Task goal
Retype word for word the lines lying between the line containing "DRAWCORD_ROUTE, DRAWCORD_RADIUS, TAPE)" and the line containing "from mathutils.kdtree import KDTree", together with those two lines themselves, and nothing besides.

[Scripts that build objects]
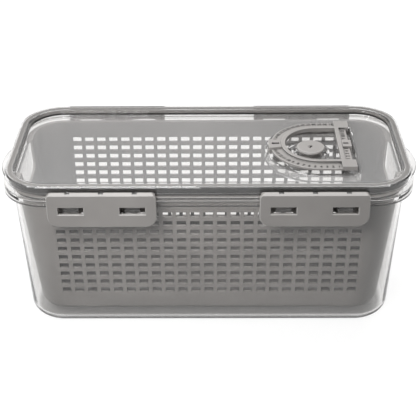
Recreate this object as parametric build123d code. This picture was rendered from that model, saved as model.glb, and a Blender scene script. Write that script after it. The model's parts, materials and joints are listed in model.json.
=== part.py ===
from build123d import *
from math import cos, degrees, radians, sin, tan
import os

# Produce keeper: a clear container with a grey colander basket and a latched, vented lid.
# Sizes are millimetres. X runs along the keeper, -Y is its front and Z is up.
# The origin is the centre of the flat foot, on the surface that the keeper stands on.

# Rim outline, shared by lid, seal and container
rim_half_x = 150.0
rim_half_y = 66.0
rim_corner = 32.0
skirt_wall = 1.7
seal_width = 3.8
plug_wall = 1.5
rim_break = 1.1

# Heights, from the sealing edge's top down and up
seat_z = 122.0
lid_height = 6.0
ledge_drop = 8.0
shoulder_drop = 10.7
band_drop = 4.4

# Container
wall = 2.0
floor = 2.5
edge_wall = 2.2
ledge_end = 2.0
ledge_side = 1.1
body_corner = 28.0
draft = 2.0
foot_round = 9.0
band_out_end = 2.0
bead = 1.5
bead_step = 0.8
tab_reach = 7.5
tab_half_width = 27.0
tab_thick = 2.2
tab_round = 0.8

# Basket
basket_wall = 1.8
basket_gap = 1.3
basket_base_z = 10.5
basket_draft_end = 4.7
basket_draft_side = 2.3
basket_round = 6.0
lip_gap = 0.4
lip_thick = 2.0
slot_columns = 23
slot_rows = 10
slot_pitch_x = 9.95
slot_pitch_z = 7.71
slot_width = 7.0
slot_height = 4.2
slot_drop = 13.6
drain_columns = 10
drain_rows = 3
drain_pitch_x = 23.0
drain_pitch_y = 27.0
drain_length = 16.0
drain_width = 5.0
hold_half_width = 26.0
hold_depth = 19.0
hold_slope = 6.0
hold_round = 7.0

# Lid
lid_skin = 1.2
panel_drop = 5.0
panel_thick = 2.0
well_depth = 7.4
well_wall = 1.6
well_gap = 2.2
well_corner = 5.0

# Seal
seal_gap = 0.15

# Latches
latch_center_x = 76.3
latch_half_width = 39.4
latch_drop = 25.5
latch_face = 3.0
latch_wall = 2.2
latch_back = 1.4
latch_rib = 1.8
latch_low_corner = 8.5
latch_top_corner = 4.5
latch_bevel = 25.0
latch_edge_break = 0.5
slot_center = 22.2
catch_length = 18.3
catch_height = 5.5
catch_drop = 12.05
lug_length = 11.0
lug_height = 3.6
lug_drop = 0.5
lug_reach = 3.3
hinge_out = 2.0
hinge_rise = 0.7
rod_radius = 0.9
rod_gap = 0.05
barrel_radius = 1.8
rod_end_gap = 1.2
bore_end_wall = 5.4
web_pitch = 24.0
web_width = 3.0
web_thick = 1.2
web_gap = 0.3
latch_swing = 110.0
clip_mouth = 1.4

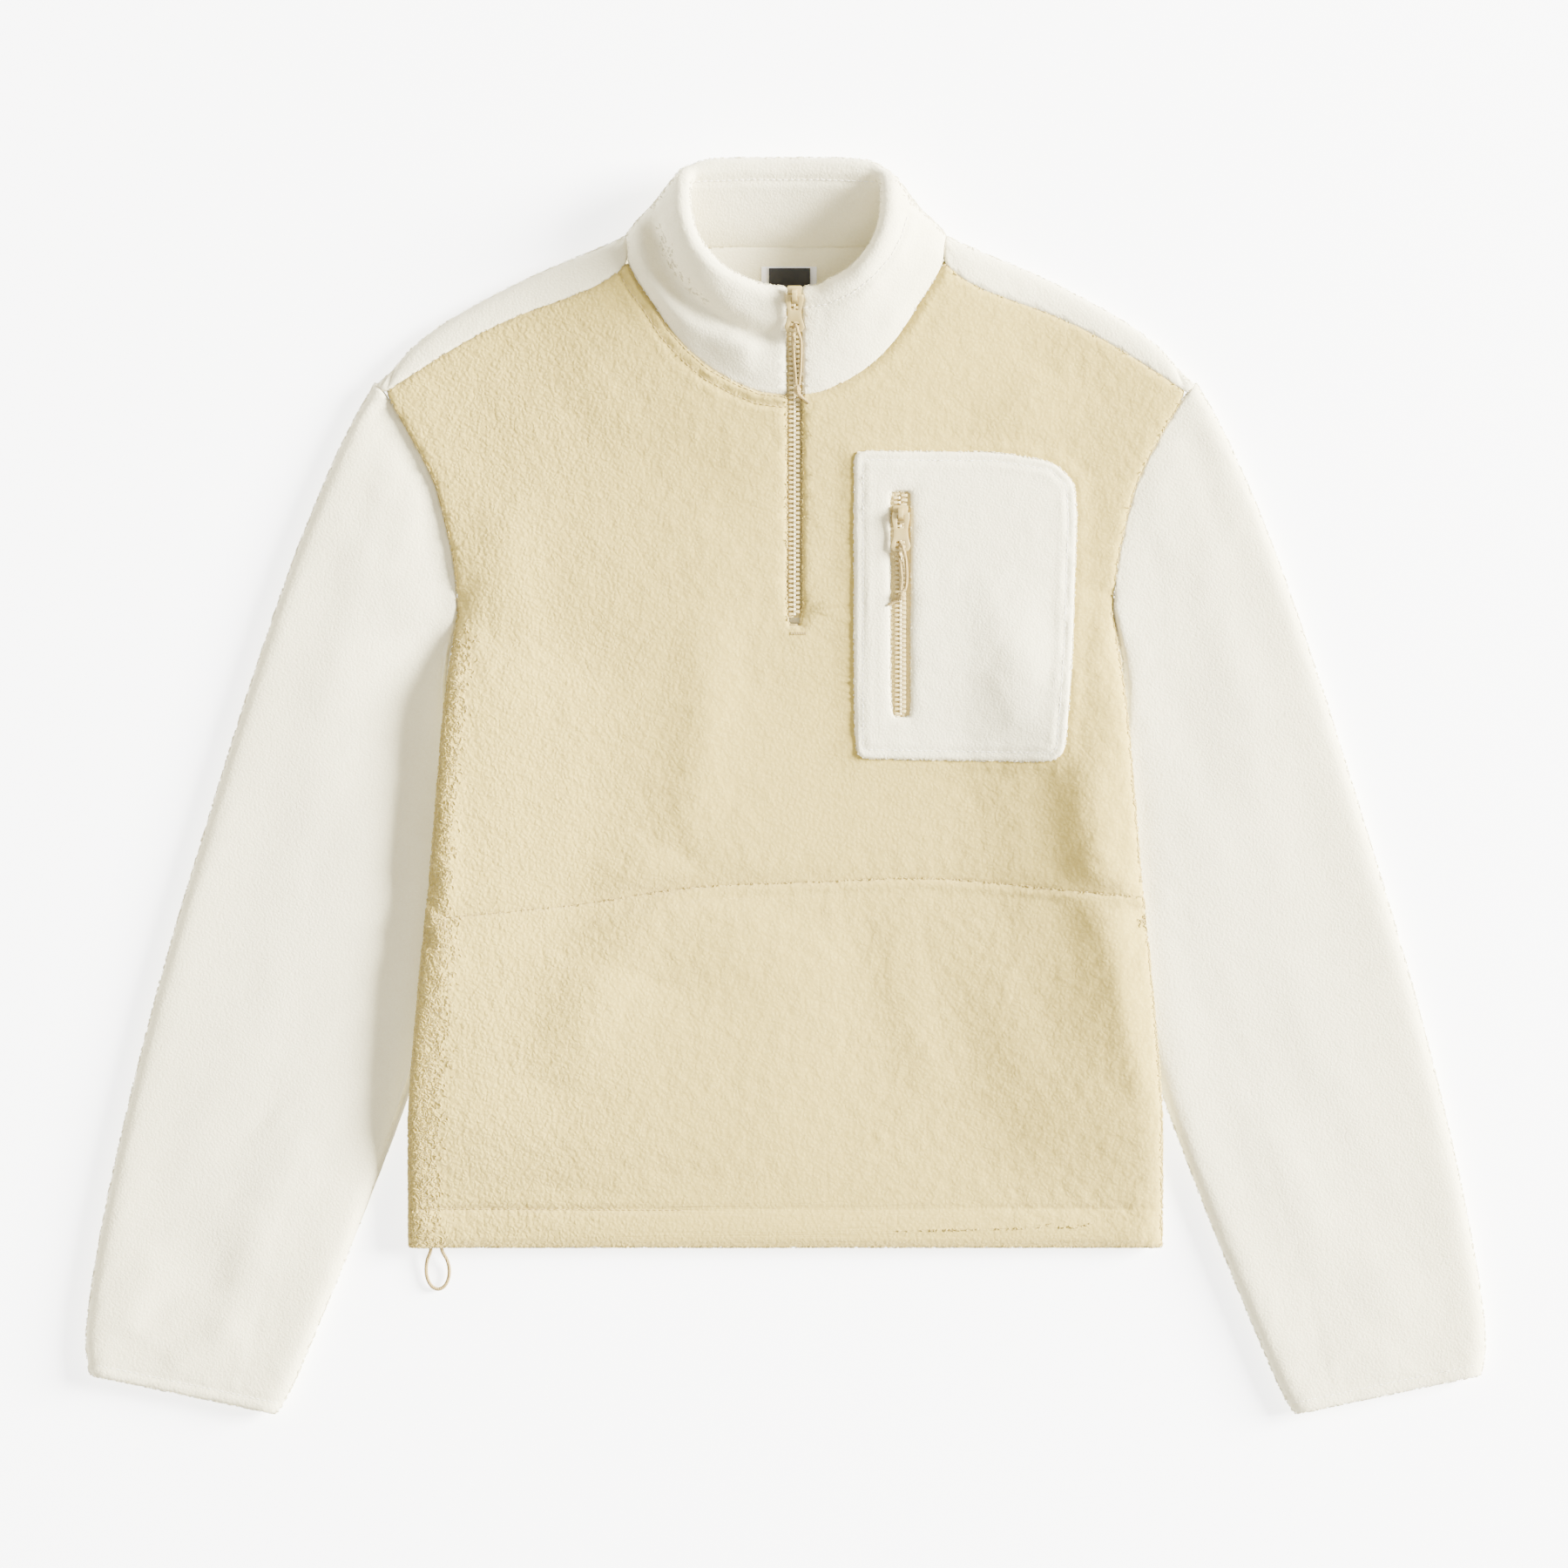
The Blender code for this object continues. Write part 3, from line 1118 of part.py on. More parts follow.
def build_metalwork():
    """Each zip's slider and its pull, standing on the chain."""
    z, slope = line_at(zip_line(), CENTRE_SLIDER_Y)
    base = SLIDER_HEIGHT - CHAIN_RECESS + SEAM_GAP
    place_metalwork("centre", ZIP_X, CENTRE_SLIDER_Y, z, slope, base)
    z, slope = line_at(pocket_zip_line(), POCKET_SLIDER_Y)
    base = TAPE_WALL + POCKET_CHAIN_HEIGHT + 2 * SEAM_GAP + SLIDER_HEIGHT
    place_metalwork("pocket", POCKET_ZIP_X, POCKET_SLIDER_Y, z, slope, base)


def place_metalwork(kind, x, y, z, slope, base):
    up = np.array((-math.sin(slope), math.cos(slope)))
    y0, z0 = (y, z) + up * base
    build_slider(kind + "_zip_slider", x, y0, z0, slope)
    y1, z1 = (y0, z0) + up * PIN_HEIGHT
    build_pull(kind + "_zip_pull", x, y1, z1, slope)


# ---------------------------------------------------------------- cords and labels

def cord_tube(name, route, radius, look):
    """A round cord along a smooth curve through its route's points, as a filled tube."""
    curve = bpy.data.curves.new(name, "CURVE")
    curve.dimensions = "3D"
    curve.bevel_depth = radius * MM
    curve.bevel_resolution = 2
    curve.use_fill_caps = True
    length = sum(math.dist(a, b) for a, b in zip(route, route[1:]))
    count = round(length / (CORD_STEP * radius))
    spline = curve.splines.new("POLY")
    spline.points.add(count)
    for i in range(count + 1):
        x, y, z = smooth_path(route, i / count)
        spline.points[i].co = (x * MM, y * MM, z * MM, 1.0)
    obj = bpy.data.objects.new(name, curve)
    bpy.context.collection.objects.link(obj)
    curve.materials.append(material(name, look))
    return obj


def build_knot(name, rows):
    """A tied knot and its tail: rings of the rows' radius along the path through them."""
    path = np.array([(row.x, row.y, row.z) for row in rows])
    ways = np.gradient(path, axis=0)
    rings = []
    for row, spot, way in zip(rows, path, ways):
        side = np.cross(way, (0.0, 0.0, 1.0))
        side /= np.linalg.norm(side)
        top = np.cross(side, way / np.linalg.norm(way))
        turns = [2.0 * math.pi * k / KNOT_SIDES for k in range(KNOT_SIDES)]
        rings.append([tuple(spot + row.radius * (side * math.cos(turn) + top * math.sin(turn))) for turn in turns])
    return lofted(name, rings, False, TAPE)


def build_label(name, box, low, look):
    """A small woven label, flat on the inside of the back below the neck seam."""
    x0, y0, x1, y1 = box
    outline = evenly([(x0, y0), (x1, y0), (x1, y1), (x0, y1), (x0, y0)], LABEL_STEP)[:-1]
    return plate(name, [outline], low, low + LABEL_WALL, look)


def build_trims():
    low = BACK_WALL + SEAM_GAP
    build_label("neck_label_base", LABEL_BASE, low, WHITE)
    build_label("neck_label", LABEL, low + LABEL_WALL + SEAM_GAP, BLACK)
    cord_tube("hem_drawcord", DRAWCORD_ROUTE, DRAWCORD_RADIUS, TAPE)
    cord_tube("centre_pull_cord", CENTRE_CORD_ROUTE, CORD_RADIUS, TAPE)
    cord_tube("pocket_pull_cord", POCKET_CORD_ROUTE, CORD_RADIUS, TAPE)
    build_knot("centre_pull_knot", CENTRE_KNOT)
    build_knot("pocket_pull_knot", POCKET_KNOT)


# ---------------------------------------------------------------- build

def build():
    clear_scene()
    build_back()
    build_front_upper()
    build_front_lower()
    build_sleeve("right_sleeve", -1)
    build_sleeve("left_sleeve", 1)
    build_collar()
    build_pocket()
    build_zips()
    build_metalwork()
    build_trims()


build()
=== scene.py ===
"""A half-zip fleece pullover laid flat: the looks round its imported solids.

X runs across the garment, Y from the hem to the collar, Z up from the surface. Lengths are metres,
and millimetres in the strokes, the lines on the plan, the stitches and the zips.
"""

import math

import bmesh
import bpy
import numpy as np
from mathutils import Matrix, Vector, noise
from mathutils.bvhtree import BVHTree
from mathutils.kdtree import KDTree


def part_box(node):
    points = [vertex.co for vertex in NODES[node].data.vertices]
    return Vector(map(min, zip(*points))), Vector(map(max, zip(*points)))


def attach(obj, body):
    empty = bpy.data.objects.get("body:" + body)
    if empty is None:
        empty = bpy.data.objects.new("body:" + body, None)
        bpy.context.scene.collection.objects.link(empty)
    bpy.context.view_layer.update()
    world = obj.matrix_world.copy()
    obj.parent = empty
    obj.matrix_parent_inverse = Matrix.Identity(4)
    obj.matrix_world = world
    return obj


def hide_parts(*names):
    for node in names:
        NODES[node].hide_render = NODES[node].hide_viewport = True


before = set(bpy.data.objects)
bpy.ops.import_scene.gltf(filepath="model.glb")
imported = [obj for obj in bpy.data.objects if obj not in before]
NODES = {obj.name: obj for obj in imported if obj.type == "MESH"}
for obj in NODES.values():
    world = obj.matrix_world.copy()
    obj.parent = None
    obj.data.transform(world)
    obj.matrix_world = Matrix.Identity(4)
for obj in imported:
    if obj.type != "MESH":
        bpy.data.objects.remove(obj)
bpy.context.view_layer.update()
MM = 0.001

GARMENT = "garment"
CENTRE_PULL = "centre_pull"
POCKET_PULL = "pocket_pull"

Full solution
    cord_tube("hem_drawcord", DRAWCORD_ROUTE, DRAWCORD_RADIUS, TAPE)
    cord_tube("centre_pull_cord", CENTRE_CORD_ROUTE, CORD_RADIUS, TAPE)
    cord_tube("pocket_pull_cord", POCKET_CORD_ROUTE, CORD_RADIUS, TAPE)
    build_knot("centre_pull_knot", CENTRE_KNOT)
    build_knot("pocket_pull_knot", POCKET_KNOT)


# ---------------------------------------------------------------- build

def build():
    clear_scene()
    build_back()
    build_front_upper()
    build_front_lower()
    build_sleeve("right_sleeve", -1)
    build_sleeve("left_sleeve", 1)
    build_collar()
    build_pocket()
    build_zips()
    build_metalwork()
    build_trims()


build()
=== scene.py ===
"""A half-zip fleece pullover laid flat: the looks round its imported solids.

X runs across the garment, Y from the hem to the collar, Z up from the surface. Lengths are metres,
and millimetres in the strokes, the lines on the plan, the stitches and the zips.
"""

import math

import bmesh
import bpy
import numpy as np
from mathutils import Matrix, Vector, noise
from mathutils.bvhtree import BVHTree
from mathutils.kdtree import KDTree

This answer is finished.